===== Recorded information

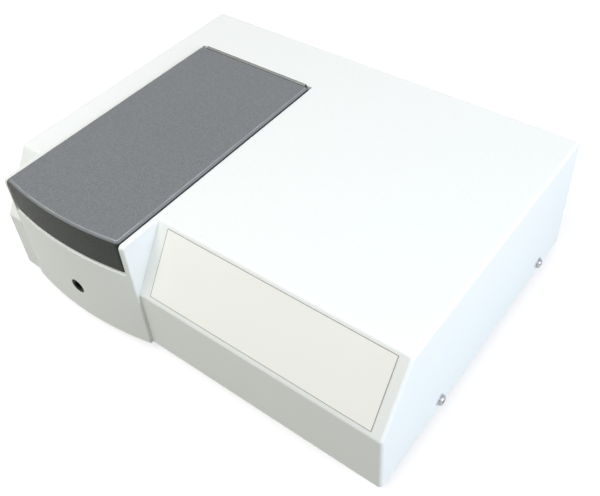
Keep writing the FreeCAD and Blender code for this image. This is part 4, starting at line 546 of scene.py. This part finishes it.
def ring_mark():
    """The round mark: a loop 1.9 mm in radius, whose section is a flat ellipse."""
    turn, section = np.meshgrid(np.linspace(0, 2 * np.pi, 72, endpoint=False),
                                np.linspace(0, 2 * np.pi, 10, endpoint=False), indexing="ij")
    radius = 0.0019 + 0.0003 * np.cos(section)
    return on_rocker(-1, radius * np.cos(turn), radius * np.sin(turn), 0.00007 * np.sin(section))


def bar_mark():
    """The straight mark: a rod 4.4 mm long of flat elliptic section, that thins to its ends
    with the square root of one less the eighth power of the place along it. Its rings run
    downwards, which turns its faces out."""
    place, section = np.meshgrid(np.linspace(0.999, -0.999, 30),
                                 np.linspace(0, 2 * np.pi, 12, endpoint=False), indexing="ij")
    size = np.sqrt(1 - place ** 8)
    return on_rocker(1, 0.00032 * size * np.cos(section), 0.0022 * place,
                     0.00007 * size * np.sin(section))


mark_white, tree, shader = finish("mark_white", 0.5)
soil = placed(tree, soil_effect, 300)
wire(shader, Base_Color=shade(tree, soil["Cloud"], (0.7, 0.7, 0.68), (0.82, 0.82, 0.8)))
for mark in (closed_rings("off_mark", ring_mark()[None], loop=True),
             closed_rings("on_mark", bar_mark()[None])):
    mark.data.materials.append(mark_white)
    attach(mark, "rocker")


# The cover is one large moulding in white plastic. Its tool was lightly spark eroded, which
# gives the surface a fine even grain, and the white is a little warmer where it was handled.
cover_white, tree, shader = finish("cover_white", 0.5)
skin = placed(tree, grain_effect, 1500)
soil = placed(tree, soil_effect, 7)
white = shade(tree, soil["Cloud"], (0.835, 0.855, 0.825), (0.855, 0.872, 0.845))
grained = shade(tree, skin["Speck"], white, (0.87, 0.885, 0.86))
wire(shader, Base_Color=shade(tree, soil["Dust"], grained, (0.83, 0.83, 0.81)),
     Roughness=spread(tree, soil["Cloud"], 0.44, 0.54),
     Normal=relief(tree, skin["Relief"], 0.00006))
dress(cover_white, "top_cover")


# A turned black bush lines the round port in the middle of the block's front. It is smoother
# than the mouldings round it, and its mouth is worn a little grey.
bush_black, tree, shader = finish("bush_black", 0.5, Specular_IOR_Level=0.08)
soil = placed(tree, soil_effect, 120)
worn = placed(tree, wear_effect, 0.0004)
body = shade(tree, soil["Cloud"], (0.004, 0.004, 0.004), (0.009, 0.009, 0.009))
wire(shader, Base_Color=shade(tree, worn["Edge"], body, (0.03, 0.03, 0.03)),
     Roughness=spread(tree, soil["Cloud"], 0.4, 0.55))
dress(bush_black, "front_port_bush")


# Steel screws hold the cover to the base's flanges, two on each side. They are bright pan
# heads with a cross recess, on plain washers.
washer_face, flange_middle, screw_rows = 0.221, 0.0245, (-0.072, 0.118)
side_screws = closed_rings("side_screws", np.stack([
    cross_screw((side * washer_face, y, flange_middle), outward=(side, 0, 0), head=0.005,
                height=0.0032, shank=0.0025, length=0.0115)
    for side in (-1, 1) for y in screw_rows]))
screw_steel, tree, shader = finish("screw_steel", 0.22, 1.0)
soil = placed(tree, soil_effect, 420)
worn = placed(tree, wear_effect, 0.0005)
bare = shade(tree, soil["Cloud"], (0.36, 0.36, 0.38), (0.5, 0.5, 0.52))
wire(shader, Base_Color=shade(tree, worn["Edge"], bare, (0.7, 0.7, 0.72)),
     Roughness=spread(tree, soil["Cloud"], 0.16, 0.3))
side_screws.data.materials.append(screw_steel)
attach(side_screws, "housing")
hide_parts("cover_screws")


# A steel knuckle hinge runs along the lid's rear edge, brushed lengthwise and dull. The slit
# of the spectrometer is cut in the same sheet.
brushed_steel, tree, shader = finish("brushed_steel", 0.3, 1.0)
brushing = strokes(tree, (30, 3200, 3200), 4)
worn = placed(tree, wear_effect, 0.0003)
bare = shade(tree, brushing, (0.16, 0.165, 0.16), (0.24, 0.245, 0.24))
wire(shader, Base_Color=shade(tree, worn["Edge"], bare, (0.42, 0.42, 0.41)),
     Roughness=spread(tree, brushing, 0.25, 0.45), Normal=relief(tree, brushing, 0.00002))
dress(brushed_steel, "hinge_cover_leaf", "hinge_lid_leaf", "hinge_pin", "entrance_slit")


# The lid is moulded in dark grey, with a pebbled grain. Its flat top is painted paler as a painted
# sheen, and its sides darker as a painted shade. Its roundings carry a painted highlight, with a
# broken painted glint where the top ends at the right and front.
# A nickel plated magnet under its front edge tells the sensor in the rim that it is shut.
lid_grey, tree, shader = finish("lid_grey", 0.4, Specular_IOR_Level=0.14)
skin = placed(tree, grain_effect, 1000)
soil = placed(tree, soil_effect, 9)
up = upward(tree)
# The upright sides are a painted shade and the flat top a painted sheen: darker and paler copies
# of one grey, chosen by how far the face looks up.
upright = shade(tree, skin["Speck"], (0.014, 0.016, 0.012), (0.042, 0.046, 0.037))
level = shade(tree, skin["Speck"], (0.155, 0.162, 0.168), (0.226, 0.234, 0.242))
grain_with_painted_light = shade(tree, ramp(tree, up, 0.15, 0.75), upright, level)
# A paler grey on the roundings, between upright and flat faces, is a painted highlight.
painted_rounding_highlight = shade(tree, soil["Cloud"], (0.2, 0.207, 0.212), (0.235, 0.242, 0.247))
off_level = ramp(tree, up, 0.96, 0.995, start=1.0, end=0.0)
grain_with_painted_light = shade(tree, ramp(tree, up, 0.3, 0.8, end=off_level), grain_with_painted_light, painted_rounding_highlight)
# A broken bright line where the flat top meets its roundings on the right and front is a painted
# glint. A coarse noise breaks it up along its length.
glint_breakup = placed(tree, soil_effect, 55)
painted_glint_grey = shade(tree, glint_breakup["Cloud"], (0.24, 0.25, 0.243), (0.44, 0.45, 0.44))
front_right = ramp(tree, dot(tree, own_normal(tree), (0.7, -0.7, 0)), 0.04, 0.1)
grain_with_painted_light = shade(tree, ramp(tree, up, 0.92, 0.965, end=front_right), grain_with_painted_light, painted_glint_grey)
wire(shader, Base_Color=shade(tree, soil["Dust"], grain_with_painted_light, (0.2, 0.2, 0.2)),
     Roughness=spread(tree, soil["Cloud"], 0.38, 0.48),
     Normal=relief(tree, skin["Relief"], 0.00018))
dress(lid_grey, "sample_lid")

magnet_nickel, tree, shader = finish("magnet_nickel", 0.15, 1.0)
soil = placed(tree, soil_effect, 400)
wire(shader, Base_Color=shade(tree, soil["Cloud"], (0.62, 0.61, 0.58), (0.74, 0.73, 0.7)),
     Roughness=spread(tree, soil["Cloud"], 0.1, 0.25))
dress(magnet_nickel, "lid_magnet")


# The nameplate is a bare laminated label on the slope, a little warmer than the cover. A grey
# line half a millimetre wide is printed along its edges.
label_film, tree, shader = finish("label_film", 0.35, Coat_Weight=0.15, Coat_Roughness=0.2)
skin = placed(tree, grain_effect, 700)
soil = placed(tree, soil_effect, 10)
place = own_place(tree)
across, upslope = (1, 0, 0), (0, 0.5469, 0.8372)
margins = []
for way, middle, half in ((across, 0.093, 0.1155), (upslope, 0.01403, 0.03253)):
    aside = math_of(tree, "SUBTRACT", dot(tree, place, way), middle)
    margins.append(math_of(tree, "SUBTRACT", half, math_of(tree, "ABSOLUTE", aside)))
line = ramp(tree, math_of(tree, "MINIMUM", *margins), 0.0005, 0.0006, start=1.0, end=0.0)
film = shade(tree, soil["Cloud"], (0.91, 0.905, 0.845), (0.93, 0.925, 0.87))
wire(shader, Base_Color=shade(tree, line, film, (0.3, 0.3, 0.28)),
     Roughness=spread(tree, soil["Cloud"], 0.3, 0.42),
     Normal=relief(tree, skin["Relief"], 0.00002))
dress(label_film, "nameplate")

==========

Your task is to repeat each line of the material exactly.

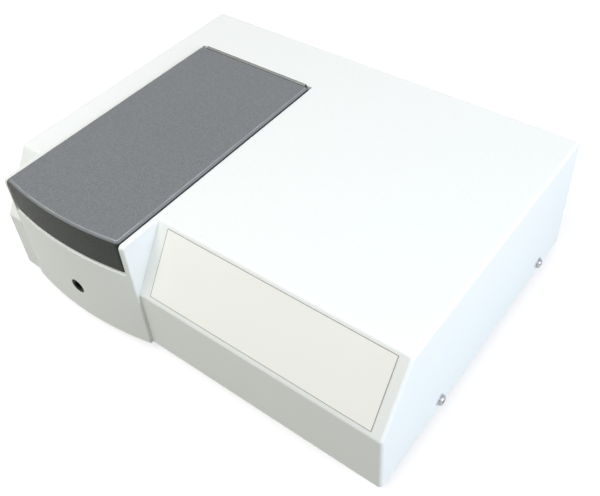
Keep writing the FreeCAD and Blender code for this image. This is part 4, starting at line 546 of scene.py. This part finishes it.
def ring_mark():
    """The round mark: a loop 1.9 mm in radius, whose section is a flat ellipse."""
    turn, section = np.meshgrid(np.linspace(0, 2 * np.pi, 72, endpoint=False),
                                np.linspace(0, 2 * np.pi, 10, endpoint=False), indexing="ij")
    radius = 0.0019 + 0.0003 * np.cos(section)
    return on_rocker(-1, radius * np.cos(turn), radius * np.sin(turn), 0.00007 * np.sin(section))


def bar_mark():
    """The straight mark: a rod 4.4 mm long of flat elliptic section, that thins to its ends
    with the square root of one less the eighth power of the place along it. Its rings run
    downwards, which turns its faces out."""
    place, section = np.meshgrid(np.linspace(0.999, -0.999, 30),
                                 np.linspace(0, 2 * np.pi, 12, endpoint=False), indexing="ij")
    size = np.sqrt(1 - place ** 8)
    return on_rocker(1, 0.00032 * size * np.cos(section), 0.0022 * place,
                     0.00007 * size * np.sin(section))


mark_white, tree, shader = finish("mark_white", 0.5)
soil = placed(tree, soil_effect, 300)
wire(shader, Base_Color=shade(tree, soil["Cloud"], (0.7, 0.7, 0.68), (0.82, 0.82, 0.8)))
for mark in (closed_rings("off_mark", ring_mark()[None], loop=True),
             closed_rings("on_mark", bar_mark()[None])):
    mark.data.materials.append(mark_white)
    attach(mark, "rocker")


# The cover is one large moulding in white plastic. Its tool was lightly spark eroded, which
# gives the surface a fine even grain, and the white is a little warmer where it was handled.
cover_white, tree, shader = finish("cover_white", 0.5)
skin = placed(tree, grain_effect, 1500)
soil = placed(tree, soil_effect, 7)
white = shade(tree, soil["Cloud"], (0.835, 0.855, 0.825), (0.855, 0.872, 0.845))
grained = shade(tree, skin["Speck"], white, (0.87, 0.885, 0.86))
wire(shader, Base_Color=shade(tree, soil["Dust"], grained, (0.83, 0.83, 0.81)),
     Roughness=spread(tree, soil["Cloud"], 0.44, 0.54),
     Normal=relief(tree, skin["Relief"], 0.00006))
dress(cover_white, "top_cover")


# A turned black bush lines the round port in the middle of the block's front. It is smoother
# than the mouldings round it, and its mouth is worn a little grey.
bush_black, tree, shader = finish("bush_black", 0.5, Specular_IOR_Level=0.08)
soil = placed(tree, soil_effect, 120)
worn = placed(tree, wear_effect, 0.0004)
body = shade(tree, soil["Cloud"], (0.004, 0.004, 0.004), (0.009, 0.009, 0.009))
wire(shader, Base_Color=shade(tree, worn["Edge"], body, (0.03, 0.03, 0.03)),
     Roughness=spread(tree, soil["Cloud"], 0.4, 0.55))
dress(bush_black, "front_port_bush")


# Steel screws hold the cover to the base's flanges, two on each side. They are bright pan
# heads with a cross recess, on plain washers.
washer_face, flange_middle, screw_rows = 0.221, 0.0245, (-0.072, 0.118)
side_screws = closed_rings("side_screws", np.stack([
    cross_screw((side * washer_face, y, flange_middle), outward=(side, 0, 0), head=0.005,
                height=0.0032, shank=0.0025, length=0.0115)
    for side in (-1, 1) for y in screw_rows]))
screw_steel, tree, shader = finish("screw_steel", 0.22, 1.0)
soil = placed(tree, soil_effect, 420)
worn = placed(tree, wear_effect, 0.0005)
bare = shade(tree, soil["Cloud"], (0.36, 0.36, 0.38), (0.5, 0.5, 0.52))
wire(shader, Base_Color=shade(tree, worn["Edge"], bare, (0.7, 0.7, 0.72)),
     Roughness=spread(tree, soil["Cloud"], 0.16, 0.3))
side_screws.data.materials.append(screw_steel)
attach(side_screws, "housing")
hide_parts("cover_screws")


# A steel knuckle hinge runs along the lid's rear edge, brushed lengthwise and dull. The slit
# of the spectrometer is cut in the same sheet.
brushed_steel, tree, shader = finish("brushed_steel", 0.3, 1.0)
brushing = strokes(tree, (30, 3200, 3200), 4)
worn = placed(tree, wear_effect, 0.0003)
bare = shade(tree, brushing, (0.16, 0.165, 0.16), (0.24, 0.245, 0.24))
wire(shader, Base_Color=shade(tree, worn["Edge"], bare, (0.42, 0.42, 0.41)),
     Roughness=spread(tree, brushing, 0.25, 0.45), Normal=relief(tree, brushing, 0.00002))
dress(brushed_steel, "hinge_cover_leaf", "hinge_lid_leaf", "hinge_pin", "entrance_slit")


# The lid is moulded in dark grey, with a pebbled grain. Its flat top is painted paler as a painted
# sheen, and its sides darker as a painted shade. Its roundings carry a painted highlight, with a
# broken painted glint where the top ends at the right and front.
# A nickel plated magnet under its front edge tells the sensor in the rim that it is shut.
lid_grey, tree, shader = finish("lid_grey", 0.4, Specular_IOR_Level=0.14)
skin = placed(tree, grain_effect, 1000)
soil = placed(tree, soil_effect, 9)
up = upward(tree)
# The upright sides are a painted shade and the flat top a painted sheen: darker and paler copies
# of one grey, chosen by how far the face looks up.
upright = shade(tree, skin["Speck"], (0.014, 0.016, 0.012), (0.042, 0.046, 0.037))
level = shade(tree, skin["Speck"], (0.155, 0.162, 0.168), (0.226, 0.234, 0.242))
grain_with_painted_light = shade(tree, ramp(tree, up, 0.15, 0.75), upright, level)
# A paler grey on the roundings, between upright and flat faces, is a painted highlight.
painted_rounding_highlight = shade(tree, soil["Cloud"], (0.2, 0.207, 0.212), (0.235, 0.242, 0.247))
off_level = ramp(tree, up, 0.96, 0.995, start=1.0, end=0.0)
grain_with_painted_light = shade(tree, ramp(tree, up, 0.3, 0.8, end=off_level), grain_with_painted_light, painted_rounding_highlight)
# A broken bright line where the flat top meets its roundings on the right and front is a painted
# glint. A coarse noise breaks it up along its length.
glint_breakup = placed(tree, soil_effect, 55)
painted_glint_grey = shade(tree, glint_breakup["Cloud"], (0.24, 0.25, 0.243), (0.44, 0.45, 0.44))
front_right = ramp(tree, dot(tree, own_normal(tree), (0.7, -0.7, 0)), 0.04, 0.1)
grain_with_painted_light = shade(tree, ramp(tree, up, 0.92, 0.965, end=front_right), grain_with_painted_light, painted_glint_grey)
wire(shader, Base_Color=shade(tree, soil["Dust"], grain_with_painted_light, (0.2, 0.2, 0.2)),
     Roughness=spread(tree, soil["Cloud"], 0.38, 0.48),
     Normal=relief(tree, skin["Relief"], 0.00018))
dress(lid_grey, "sample_lid")

magnet_nickel, tree, shader = finish("magnet_nickel", 0.15, 1.0)
soil = placed(tree, soil_effect, 400)
wire(shader, Base_Color=shade(tree, soil["Cloud"], (0.62, 0.61, 0.58), (0.74, 0.73, 0.7)),
     Roughness=spread(tree, soil["Cloud"], 0.1, 0.25))
dress(magnet_nickel, "lid_magnet")


# The nameplate is a bare laminated label on the slope, a little warmer than the cover. A grey
# line half a millimetre wide is printed along its edges.
label_film, tree, shader = finish("label_film", 0.35, Coat_Weight=0.15, Coat_Roughness=0.2)
skin = placed(tree, grain_effect, 700)
soil = placed(tree, soil_effect, 10)
place = own_place(tree)
across, upslope = (1, 0, 0), (0, 0.5469, 0.8372)
margins = []
for way, middle, half in ((across, 0.093, 0.1155), (upslope, 0.01403, 0.03253)):
    aside = math_of(tree, "SUBTRACT", dot(tree, place, way), middle)
    margins.append(math_of(tree, "SUBTRACT", half, math_of(tree, "ABSOLUTE", aside)))
line = ramp(tree, math_of(tree, "MINIMUM", *margins), 0.0005, 0.0006, start=1.0, end=0.0)
film = shade(tree, soil["Cloud"], (0.91, 0.905, 0.845), (0.93, 0.925, 0.87))
wire(shader, Base_Color=shade(tree, line, film, (0.3, 0.3, 0.28)),
     Roughness=spread(tree, soil["Cloud"], 0.3, 0.42),
     Normal=relief(tree, skin["Relief"], 0.00002))
dress(label_film, "nameplate")